I think as long as we're honestly trying to see past the bigotry, past the prejudice, the stereotype, and working to shed them. I think we're going to be OK, too. I think as long as I keep trying, keep pushing myself to see past the dogma and rhetoric that fundies spout, to remember that they're terrified, because their religion traffics in fear, then I'll be more kind, slower to judge, and more open to them. No one should be terrified by their God, or the man who purports to speak for their God.

At least, I honestly truly hope I'm OK. If not, at least I know I'm working on it.

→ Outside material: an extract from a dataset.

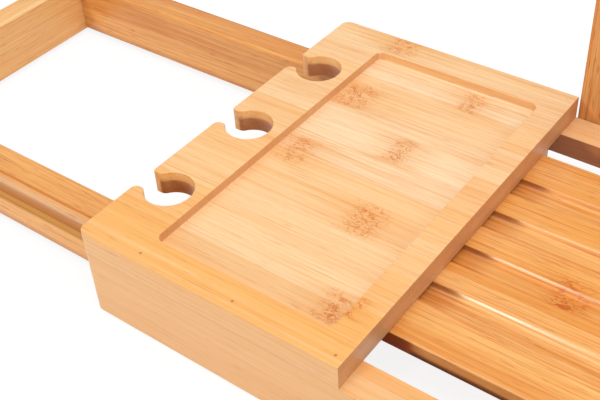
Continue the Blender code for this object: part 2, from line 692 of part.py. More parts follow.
def bracket_screw_places(side):
    """Places of the screws in one hinge bracket, on the back face of the back apron."""
    z = (SPAN_BOTTOM + SEAT_LEVEL) / 2
    return [(side * (EAR_OUTER - BRACKET_LENGTH * share), z) for share in BRACKET_SCREW_SHARES]


def hinge_bracket(side_name, side, finish):
    """A steel plate on the back apron with an ear bent out beside the post."""
    low, high = SPAN_BOTTOM + BRACKET_EDGE_MARGIN, SEAT_LEVEL - BRACKET_EDGE_MARGIN
    plate_y = BACK + SEAT_GAP
    x = span(side * EAR_OUTER, side * (EAR_OUTER - BRACKET_LENGTH))
    bm = bmesh.new()
    plate = rounded([(x[0], low, 0), (x[1], low, 0), (x[1], high, 0), (x[0], high, 0)])
    prism_mesh(bm, plate, "y", plate_y, plate_y + BRACKET_THICKNESS)
    name = side_name + "_hinge_bracket"
    obj = solid(name, bm, finish, origin=(side * EAR_OUTER, plate_y, PIVOT_Z))
    ear_x = span(side * EAR_OUTER, side * EAR_INNER)
    lobe = arc((PIVOT_Y, PIVOT_Z), EAR_RADIUS, -math.pi / 3, math.pi, 2 * CORNER_STEPS)
    ear = [(plate_y, low), (PIVOT_Y, low)] + lobe + [(plate_y, PIVOT_Z)]
    combine(obj, hidden(prism(name + "_ear", ear, "x", ear_x[0], ear_x[1])), "UNION")
    holes = [((side * (EAR_INNER - OVERRUN), PIVOT_Y, PIVOT_Z), (side, 0, 0),
              PIN_RADIUS + PIN_CLEARANCE, BRACKET_THICKNESS + OVERRUN + OVERRUN)]
    for sx, sz in bracket_screw_places(side):
        holes.append(((sx, BACK - OVERRUN, sz), (0, 1, 0), BRACKET_SCREW_RADIUS + SEAT_GAP,
                      OVERRUN + OVERRUN + BRACKET_THICKNESS))
    return cut(obj, drill(name + "_holes", holes))


def pivot_pin(side_name, side, finish):
    """The pin that the post turns on, headed inside the bracket's ear."""
    seat = EAR_INNER - SEAT_GAP
    start = (side * (seat - PIN_HEAD_HEIGHT), PIVOT_Y, PIVOT_Z)
    length = PIN_HEAD_HEIGHT + SEAT_GAP + BRACKET_THICKNESS + SEAT_GAP + PIN_GRIP
    profile = [(0, PIN_HEAD_RADIUS - PIN_HEAD_HEIGHT / 2), (PIN_HEAD_HEIGHT / 2, PIN_HEAD_RADIUS),
               (PIN_HEAD_HEIGHT, PIN_HEAD_RADIUS), (PIN_HEAD_HEIGHT, PIN_RADIUS), (length, PIN_RADIUS)]
    return turned(side_name + "_pivot_pin", profile, start, (side, 0, 0), finish, origin=start)


def screws_and_brads(steel):
    """Every screw and brad, each in the hole made for it."""
    for side_name, side in SIDES:
        for number, (x, z) in enumerate(bracket_screw_places(side), 1):
            seat = BACK + SEAT_GAP + BRACKET_THICKNESS + SEAT_GAP
            start = (x, seat + BRACKET_SCREW_HEAD_HEIGHT, z)
            profile = [(0, BRACKET_SCREW_HEAD_RADIUS - BRACKET_SCREW_HEAD_HEIGHT),
                       (BRACKET_SCREW_HEAD_HEIGHT / 2, BRACKET_SCREW_HEAD_RADIUS),
                       (BRACKET_SCREW_HEAD_HEIGHT, BRACKET_SCREW_HEAD_RADIUS),
                       (BRACKET_SCREW_HEAD_HEIGHT, BRACKET_SCREW_RADIUS),
                       (BRACKET_SCREW_LENGTH, BRACKET_SCREW_RADIUS)]
            turned(f"{side_name}_bracket_screw_{number}", profile, start, (0, -1, 0), steel, origin=start)
        for number, (x, y) in enumerate(panel_screw_places(side), 1):
            start = (x, y, SEAT_LEVEL - PANEL_THICKNESS)
            turned(f"{side_name}_panel_screw_{number}", panel_screw_profile(), start, (0, 0, 1), steel,
                   origin=start)
        for kind, number, x, y in brad_places(side):
            start = (x, y, BOARD_TOP - BRAD_SINK)
            profile = [(0, BRAD_RADIUS), (BRAD_LENGTH, BRAD_RADIUS)]
            turned(f"{side_name}_{kind}_{number}", profile, start, (0, 0, -1), steel, BRAD_SIDES,
                   origin=start)


def build():
    """Model the whole caddy."""
    clear_scene()
    board_bamboo = material("board_bamboo", (0.80, 0.54, 0.27), 0.42)
    frame_bamboo = material("frame_bamboo", (0.74, 0.43, 0.18), 0.45)
    dowel_wood = material("dowel_wood", (0.78, 0.60, 0.38), 0.60)
    steel = material("zinc_plated_steel", (0.62, 0.62, 0.60), 0.30, 1.0)
    rubber = material("grip_rubber", (0.05, 0.05, 0.05), 0.85)

    board("glass_board", -1, True, board_bamboo)
    board("soap_board", 1, False, board_bamboo)
    slat_panel(frame_bamboo)
    for row, face, inward in ROWS:
        apron(row, face, inward, frame_bamboo)
        for side_name, side in SIDES:
            tongue(f"{side_name}_{row}_tongue", side, face, inward, frame_bamboo)
    for side_name, side in SIDES:
        arm_frame(side_name, side, frame_bamboo, dowel_wood, rubber)

    pivot = frame_origin("book_rest_pivot", (0, PIVOT_Y, PIVOT_Z))
    for bar in rest_bars():
        rest_bar(*bar, frame_bamboo, pivot)
    for side_name, side in SIDES:
        post(side_name, side, frame_bamboo, pivot)
        hinge_bracket(side_name, side, steel)
        pivot_pin(side_name, side, steel)
    screws_and_brads(steel)
    print(f"arm travel {ARM_TRAVEL:.5f}, pivot at y {PIVOT_Y:.5f}, z {PIVOT_Z:.5f}")


build()
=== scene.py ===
import json

import bmesh
import bpy
import numpy as np
from mathutils import Matrix, Vector
from mathutils.geometry import tessellate_polygon


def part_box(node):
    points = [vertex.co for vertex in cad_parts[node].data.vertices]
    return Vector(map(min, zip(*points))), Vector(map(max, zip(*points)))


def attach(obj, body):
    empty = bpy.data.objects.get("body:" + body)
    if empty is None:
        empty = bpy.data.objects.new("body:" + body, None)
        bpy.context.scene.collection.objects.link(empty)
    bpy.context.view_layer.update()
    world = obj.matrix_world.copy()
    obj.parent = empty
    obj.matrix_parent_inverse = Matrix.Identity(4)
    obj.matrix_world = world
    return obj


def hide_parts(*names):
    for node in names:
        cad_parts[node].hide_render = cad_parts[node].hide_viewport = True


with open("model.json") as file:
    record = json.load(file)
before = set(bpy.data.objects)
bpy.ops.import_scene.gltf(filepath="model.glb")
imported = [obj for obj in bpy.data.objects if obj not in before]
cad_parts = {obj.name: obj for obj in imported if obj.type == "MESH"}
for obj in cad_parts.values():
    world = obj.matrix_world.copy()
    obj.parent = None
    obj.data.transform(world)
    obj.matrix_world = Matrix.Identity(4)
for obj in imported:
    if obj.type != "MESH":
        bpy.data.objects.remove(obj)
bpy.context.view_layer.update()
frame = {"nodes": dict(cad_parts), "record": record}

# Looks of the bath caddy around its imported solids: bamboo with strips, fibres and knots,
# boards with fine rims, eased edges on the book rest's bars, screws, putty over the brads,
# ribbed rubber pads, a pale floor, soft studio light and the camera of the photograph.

BODY_OF = {node: body for body, nodes in frame["record"]["behaviour"]["bodies"].items() for node in nodes}

SIDES, ROWS = ("left", "right"), ("front", "back")

# Boards: their rims, notches and pockets
BOARD_CORNER_RADIUS = 0.005
BOARD_EASED_EDGE = 0.0005
BOARD_SEAM_EDGE = 0.00012
SEAM_CLOSED_BY = 0.00026
NOTCH_COUNT = 3
NOTCH_FRONT_MARGIN = 0.0459
NOTCH_BACK_MARGIN = 0.0505
NOTCH_INSET = 0.0163
NOTCH_RADIUS = 0.0125
NOTCH_HALF_MOUTH = 0.0063
NOTCH_FRONT_LIP_RADIUS = 0.0034
NOTCH_BACK_LIP_RADIUS = 0.0012
NOTCH_FRONT_THROAT_RADIUS = 0.0015
NOTCH_BACK_THROAT_RADIUS = 0.004
POCKET_OUTER_MARGIN = 0.035
POCKET_INNER_MARGIN = 0.014
POCKET_FRONT_MARGIN = 0.016
POCKET_BACK_MARGIN = 0.018
POCKET_DEPTH = 0.005
POCKET_CORNER_RADIUS = 0.004
POCKET_FLOOR_RADIUS = 0.001
POCKET_EASED_EDGE = 0.0002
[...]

*White Privilege can be summed up as all the things we white people get away with because of institutionalised racism in the past, and even in places now. We have an easier time getting a job, buying a house, even getting into some colleges, just because of the past, and our skin colour. Because at one time we were thought to be better, some how, that makes us the “default” now. It's horrible, embarrassing and I am so very sorry. I was taught to make sure I “never took advantage of anyone”, my mother never said the words white privilege, but after I grew up and learned them, I knew that's what she was aiming for. I don't know if she succeeded, but I do try to work with and against the system so that other people are brought up to my level. A level playing field brings us all up, it doesn't bring anyone down. Oh, sorry, /rant.

** In case you're wondering, I am good with accents, and can tell fairly quickly where you're from based on the way you talk. There are particular sounds that a person makes when speaking English that aren't common in Hindi, for example-- just like the cadence of our speech isn't the same, hence the singing way a native Indian uses English.

The same is true for Arabian speakers. Yes, there are several dialects that are common in that part of the world, but they all have some sounds in common, and those sounds aren't used in English. In the same way we use sounds they don't. That's how I knew the men were from Saudi Arabia. I had asked several woman where they were from, women with that distinct accent-- it's very pretty, I think.